# Quality Assurance jobs anyone?



## aufait888 (Apr 25, 2011)

hi everyone!

im a QA engineer, with experience of more than 15yrs working with aircraft and electronics companies both in the uk and canada.

i already have PR status and was working in ontario until recently when i was made redundant..so im looking at spending a few weeks with ma folks in blighty and then fly back to canada in the new year...well, why not!

anyways, this time around, im coming to BC rather than ontario, so i was wondering if any of you good guys (and gals!) on here would know of any firms that u either work for or maybe your friends work with, who are looking for staff at the mo pls?

my skills are 99% documentation, so i can pretty much hold down any admin job as well.
either way, if you guys can spread the word within your own networks, that could set the ball rolling for me. ive tried plenty of agencies, but in canada, as we all know, its not what u know, but who u know!

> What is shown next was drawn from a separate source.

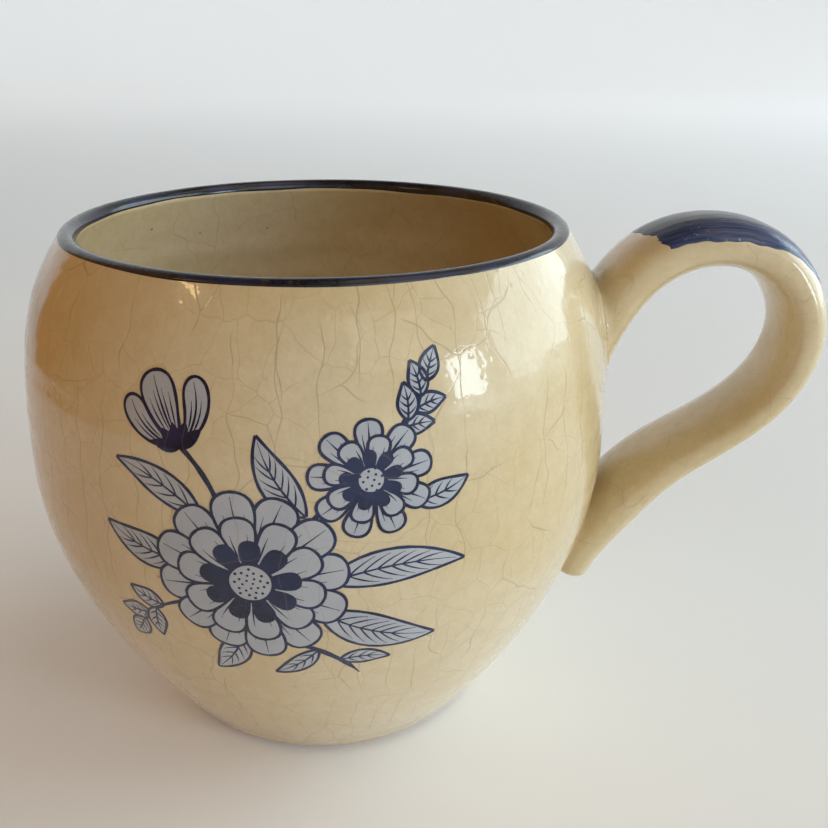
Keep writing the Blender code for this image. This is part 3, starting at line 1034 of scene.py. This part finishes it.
def petal_ring(centre, count, inner, outer, half_width, turn, layer, filled, veins, mid, rim):
    for i in range(count):
        angle = turn + 360.0 * i / count + chance.uniform(-1.5, 1.5)
        reach = outer * (1 + chance.uniform(-0.03, 0.03))
        start = from_polar(centre, inner, angle)
        end = from_polar(centre, reach, angle + chance.uniform(-2.0, 2.0))
        bend = chance.uniform(-0.04, 0.04)
        blade(start, end, half_width, bend, petal_shape, layer + (i % 2), filled, veins, mid, rim)


def sprig(stem, leaves, length, half_width, spread, layer, first=0.2, narrow=0.8):
    """A stem with leaves on alternate sides, ending in one leaf at its tip."""
    stem = respaced(np.asarray(stem, float), 0.5)
    ribbon(stem, 0.5, layer, 0.0, 0.4)
    travel = np.gradient(stem, axis=0)
    for i in range(leaves):
        share = first + (0.97 - first) * i / leaves
        k = int(share * (len(stem) - 1))
        way = 1 if i % 2 else -1
        heading = math.degrees(math.atan2(travel[k, 1], travel[k, 0])) + way * spread
        size = length * (1 - (1 - narrow) * share) * (1 + chance.uniform(-0.08, 0.08))
        tip = from_polar(stem[k], size, heading + chance.uniform(-6, 6))
        leaf(stem[k], tip, half_width * size / length, -0.12 * way, layer + (i % 2), 3)
    heading = math.degrees(math.atan2(travel[-1, 1], travel[-1, 0]))
    leaf(stem[-1], from_polar(stem[-1], length * 0.85, heading), half_width * 0.9, 0.06, layer + 1, 3)


def make_bloom(centre, size, layer, outer_petals, inner_petals, turn):
    """An open flower seen from the front: two rings of petals, a dark ring and a seed disc."""
    outer = (centre, outer_petals, 0.28 * size, size, 0.26 * size, turn, layer)
    inner = (centre, inner_petals, 0.17 * size, 0.75 * size, 0.215 * size, turn + 18, layer + 2)
    petal_ring(*outer, "pale", (-0.5, 0.5), True, OUTLINE)
    petal_ring(*inner, "pale", (-0.5, 0.5), False, OUTLINE)
    petal_ring(centre, 9, 0.1 * size, 0.51 * size, 0.135 * size, turn, layer + 4, "dark", (), False, None)
    disc = 0.23 * size
    low, high = from_polar(centre, disc, 270), from_polar(centre, disc, 90)
    blade(low, high, disc, 0.0, disc_shape, layer + 6, mid=False, rim=0.5)
    for i in range(int(8 * disc)):
        place = from_polar(centre, 0.50 * math.sqrt(i + 0.5), 137.5 * i)
        seed = 0.17 + 0.002 * i
        low, high = place - (0, seed), place + (0, seed)
        blade(low, high, seed, 0.0, disc_shape, layer + 7, "dark", mid=False, rim=None)


def make_bud(base, lean):
    """A half-open bud with ribs and a collar of sepals. It leans to the left by this many degrees."""
    base = np.array(base, float)
    turn = math.radians(lean)

    def leaning(x, y):
        return base + (x * math.cos(turn) - y * math.sin(turn), x * math.sin(turn) + y * math.cos(turn))

    for way in (-1, 1):
        start, end = leaning(way * 0.9, 0.0), leaning(way * 4.8, 7.6)
        blade(start, end, 2.1, -0.28 * way, petal_shape, 2, veins=(-0.4, 0.4))
    blade(base, leaning(-0.6, 9.8), 3.0, 0.03, petal_shape, 4, veins=(-0.6, -0.25, 0.25, 0.6))
    collar = leaning(0.0, -0.7)
    for tilt, size in ((-62, 4.2), (-28, 3.8), (4, 3.6), (34, 3.9), (66, 4.3)):
        end = from_polar(collar, size, 90 + lean - tilt)
        blade(collar, end, 0.9, 0.02, leaf_shape, 6, "dark", mid=False, rim=None)


LEAVES = (
    ((5.0, -10.0), (21.5, -16.5), 3.0, -0.15, 6),
    ((6.0, -5.0), (24.8, -4.0), 2.7, 0.15, 6),
    ((-13.0, -3.0), (-25.0, 0.5), 2.5, 0.16, 5),
    ((-10.0, 4.0), (-22.5, 10.5), 2.1, -0.14, 4),
    ((3.5, 5.0), (-2.5, 16.0), 2.3, 0.14, 5),
    ((-6.0, -15.0), (-11.5, -22.8), 2.2, 0.13, 4),
    ((4.4, -17.4), (-2.2, -22.4), 1.5, 0.15, 3),
    ((7.6, -19.7), (15.0, -20.0), 1.4, 0.15, 3),
    ((17.5, 6.0), (25.0, 8.5), 1.9, -0.12, 3),
)


def make_print():
    """One branch that bends over from the lower right: a large bloom, a small one and a bud."""
    ribbon(curve((-3.0, -15.0), (10.5, -23.0), 0.22), 0.8, 1, 0.0, 0.2)
    ribbon(curve((-7.0, 4.0), (-12.8, 14.0), -0.16), 0.7, 1)
    ribbon(curve((1.0, -1.0), (12.0, 10.0), 0.20), 0.7, 1)
    sprig(curve((15.0, 15.5), (19.5, 22.0), -0.12), 4, 5.2, 1.5, 44, 0, 0.15)
    sprig(curve((-12.0, -9.5), (-22.5, -16.0), -0.18), 3, 6.4, 1.8, 46, 0, 0.50)
    for start, end, half_width, bend, veins in LEAVES:
        leaf(start, end, half_width, bend, 1, veins)
    make_bud((-12.8, 14.0), 20.0)
    make_bloom((11.8, 9.8), 8.2, 3, 9, 8, 14.0)
    make_bloom((-4.0, -5.2), 13.2, 5, 12, 10, 8.0)


make_print()
piece("print_fill", joined(fills), PALE_INK, ["front_print"], sharp=60)
piece("print_lines", joined(lines), DARK_INK, ["front_print"], sharp=60)


# ---------------- the studio


def plain(name, colour, glow):
    """A matt material with a faint glow of its own."""
    glowing = {"Emission_Color": colour, "Emission_Strength": glow}
    return Look(name).finish(colour, 0.9, Specular_IOR_Level=0.1, **glowing)


FLOOR_REACH = 1.5
SWEEP = 0.9
WALL_TOP = 3.2
PALE = (0.88, 0.88, 0.88, 1)
GOLD = (0.34, 0.135, 0.006, 1)
CARD_RADIUS = 0.30
CARD_HEIGHT = 0.55
CARD_SIDES = (150.0, 256.0)
# name, azimuth, elevation, distance, size, power, colour and, if not at the mug, what it is aimed at
LIGHTS = (
    ("window", -32.0, 8.0, 1.0, (0.22, 0.33), 2.8, (0.74, 0.90, 1.0)),
    ("right_sky", 13.0, 16.0, 1.6, (1.7, 1.0), 18.5, (0.73, 0.90, 1.0)),
    ("front_sky", -56.0, 30.0, 1.6, (0.8, 0.8), 2.5, (1.0, 0.98, 0.94)),
    ("overhead", -8.0, 64.0, 1.1, (0.8, 0.8), 1.6, (1.0, 0.84, 0.60), (0.2, -0.06, 0.0)),
    ("lamp", -145.0, 43.0, 0.27, (0.044, 0.007), 0.014, (1.0, 0.70, 0.30)),
    ("backdrop_wash", 90.0, 40.0, 1.5, (2.4, 0.8), 7.0, (1, 1, 1), (0.0, 2.9, -0.4)),
)
WORLD_COLOUR = (1.0, 0.78, 0.48, 1)
WORLD_STRENGTH = 0.06


def make_floor():
    """A pale round floor that sweeps up into a wall on every side."""
    flat = np.column_stack((np.linspace(0.1, FLOOR_REACH, 12), np.zeros(12)))
    turn = np.linspace(-math.pi / 2, 0.0, 24)[1:]
    bend = np.column_stack((FLOOR_REACH + SWEEP * np.cos(turn), SWEEP + SWEEP * np.sin(turn)))
    rise = np.column_stack((np.full(10, FLOOR_REACH + SWEEP), np.linspace(1.0, WALL_TOP, 10)))
    path = np.vstack((flat, bend, rise))
    turns = np.linspace(0.0, 2 * math.pi, 96, endpoint=False)
    points = [(r * math.cos(a), r * math.sin(a), z) for r, z in path for a in turns]
    faces = quads(len(path), len(turns), False, True) + fan(list(range(len(turns)))[::-1], len(points))
    floor = built("floor", points + [(0.0, 0.0, 0.0)], faces, plain("pale_floor", PALE, 0.09))


def make_gold_card():
    """A curved golden card out of the camera's sight, to the mug's left. It warms that side."""
    turns = np.radians(np.linspace(*CARD_SIDES, 24))
    heights = np.linspace(0.0, CARD_HEIGHT, 8)
    points = [(CARD_RADIUS * math.cos(a), CARD_RADIUS * math.sin(a), h) for h in heights for a in turns]
    faces = quads(len(heights), len(turns), False, False)
    card = built("gold_card", points, faces, plain("gold_card", GOLD, 0.04))
    card.visible_camera = False


def soft_light(name, azimuth, elevation, distance, size, power, colour, aim=None):
    """A rectangular light at this direction from the mug, facing it or where it is aimed."""
    a, e = math.radians(azimuth), math.radians(elevation)
    way = Vector((math.cos(e) * math.cos(a), math.cos(e) * math.sin(a), math.sin(e)))
    middle = Vector((0.0, 0.0, 0.05))
    data = bpy.data.lights.new(name, "AREA")
    data.shape = "RECTANGLE"
    data.size, data.size_y = size
    data.energy = power
    data.color = colour
    light = bpy.data.objects.new(name, data)
    light.location = middle + way * distance
    facing = light.location - Vector(aim) if aim else way
    light.rotation_euler = facing.to_track_quat("Z", "Y").to_euler()
    light.visible_camera = False
    SCENE.collection.objects.link(light)


def make_studio():
    make_floor()
    make_gold_card()
    for light in LIGHTS:
        soft_light(*light)
    world = bpy.data.worlds.new("studio")
    world.use_nodes = True
    background = world.node_tree.nodes["Background"]
    background.inputs[0].default_value = WORLD_COLOUR
    background.inputs[1].default_value = WORLD_STRENGTH
    SCENE.world = world
    SCENE.view_settings.view_transform = "Standard"
    data = bpy.data.cameras.new("camera")
    data.lens = 43.54
    data.sensor_width = 36.0
    data.clip_start = 0.001
    camera = bpy.data.objects.new("camera", data)
    camera.location = (0.01371, -0.16323, 0.11712)
    camera.rotation_euler = Euler([math.radians(v) for v in (67.829, -0.570, -0.517)])
    SCENE.collection.objects.link(camera)
    bpy.context.scene.camera = camera


make_studio()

be mighty pleased for your help!


----------



## Bryana Butlar (Nov 22, 2011)

I don't have any specific job opening in my mind. But would really like to suggest some of the sectors where you can look for a job. As a quality analyst you can easily work as a quality inspector, supervisor, consultant, and in some organizations as research engineer. You can also participate in the planning and production of products of some manufacturer companies.


----------



## aufait888 (Apr 25, 2011)

hi bryana and thanks for your message!

yes, as you ahve said, my skillset can be utilised for pretty much any company, as all of them have some sort of quality system.

im just not having much luck at the moment, maybe because im not in BC yet...that will happen soon enough, and perhaps once im there, i can meet prospective employers face to face...better than emailing them!

if you dont mind me asking, what area of work are you into pls?





Bryana Butlar said:


> I don't have any specific job opening in my mind. But would really like to suggest some of the sectors where you can look for a job. As a quality analyst you can easily work as a quality inspector, supervisor, consultant, and in some organizations as research engineer. You can also participate in the planning and production of products of some manufacturer companies.


----------